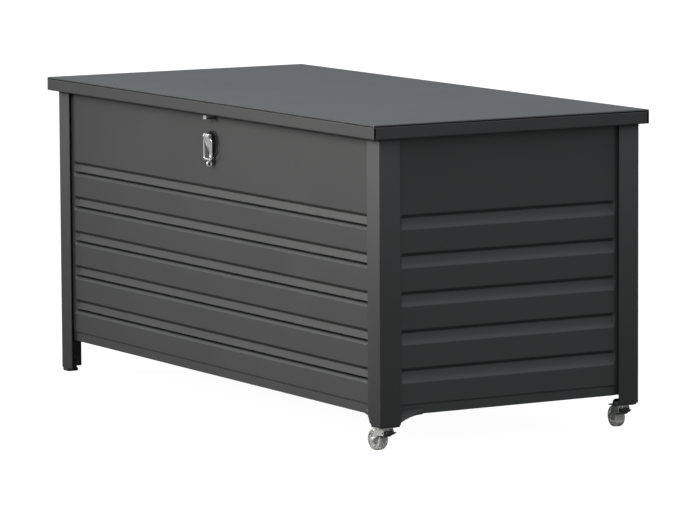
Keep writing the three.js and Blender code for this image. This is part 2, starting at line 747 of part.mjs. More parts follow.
==
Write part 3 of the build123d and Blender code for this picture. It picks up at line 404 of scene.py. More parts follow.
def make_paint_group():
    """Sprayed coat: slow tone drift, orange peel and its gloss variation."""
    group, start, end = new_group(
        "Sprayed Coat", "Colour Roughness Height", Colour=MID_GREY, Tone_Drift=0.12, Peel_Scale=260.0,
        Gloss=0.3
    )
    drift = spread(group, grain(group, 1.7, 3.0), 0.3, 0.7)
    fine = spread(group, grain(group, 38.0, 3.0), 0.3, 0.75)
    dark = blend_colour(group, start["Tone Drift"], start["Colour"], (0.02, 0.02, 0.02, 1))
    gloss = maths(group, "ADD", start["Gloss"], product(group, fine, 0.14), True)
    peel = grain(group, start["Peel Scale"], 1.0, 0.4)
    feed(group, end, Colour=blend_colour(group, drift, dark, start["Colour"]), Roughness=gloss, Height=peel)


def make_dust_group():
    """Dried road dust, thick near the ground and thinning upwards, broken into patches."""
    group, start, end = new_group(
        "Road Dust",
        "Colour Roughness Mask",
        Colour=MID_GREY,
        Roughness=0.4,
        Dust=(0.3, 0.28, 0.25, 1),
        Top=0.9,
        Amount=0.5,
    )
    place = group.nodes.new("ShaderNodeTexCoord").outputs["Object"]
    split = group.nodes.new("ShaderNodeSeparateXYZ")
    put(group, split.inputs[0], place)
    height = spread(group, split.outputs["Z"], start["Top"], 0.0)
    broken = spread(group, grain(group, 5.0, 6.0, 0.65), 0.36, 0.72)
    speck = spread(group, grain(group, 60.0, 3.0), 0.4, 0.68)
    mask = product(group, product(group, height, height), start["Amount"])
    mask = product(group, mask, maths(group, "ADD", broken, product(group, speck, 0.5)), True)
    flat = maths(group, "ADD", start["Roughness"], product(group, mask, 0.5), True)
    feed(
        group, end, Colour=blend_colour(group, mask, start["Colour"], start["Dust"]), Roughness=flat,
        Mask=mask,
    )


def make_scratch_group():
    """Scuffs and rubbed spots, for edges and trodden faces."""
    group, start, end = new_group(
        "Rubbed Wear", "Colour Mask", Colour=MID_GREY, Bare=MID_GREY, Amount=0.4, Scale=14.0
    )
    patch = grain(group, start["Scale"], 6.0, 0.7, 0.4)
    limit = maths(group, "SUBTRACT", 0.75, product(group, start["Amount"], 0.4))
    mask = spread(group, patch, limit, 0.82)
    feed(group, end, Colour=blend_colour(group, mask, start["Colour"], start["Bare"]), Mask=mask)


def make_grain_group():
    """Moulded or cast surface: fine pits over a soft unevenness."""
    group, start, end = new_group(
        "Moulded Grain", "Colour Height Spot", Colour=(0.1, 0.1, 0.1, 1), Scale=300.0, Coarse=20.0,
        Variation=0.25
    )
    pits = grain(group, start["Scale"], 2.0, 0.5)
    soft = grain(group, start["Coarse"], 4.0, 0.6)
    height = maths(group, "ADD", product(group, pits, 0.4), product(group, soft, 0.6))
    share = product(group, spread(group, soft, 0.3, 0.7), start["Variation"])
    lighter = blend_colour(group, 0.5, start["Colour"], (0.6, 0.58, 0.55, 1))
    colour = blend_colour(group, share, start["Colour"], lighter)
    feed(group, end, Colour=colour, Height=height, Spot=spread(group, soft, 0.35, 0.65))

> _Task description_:
Copy and report every line where the word "code" is present.

> _Response_:
Keep writing the three.js and Blender code for this image. This is part 2, starting at line 747 of part.mjs. More parts follow.
Write part 3 of the build123d and Blender code for this picture. It picks up at line 404 of scene.py. More parts follow.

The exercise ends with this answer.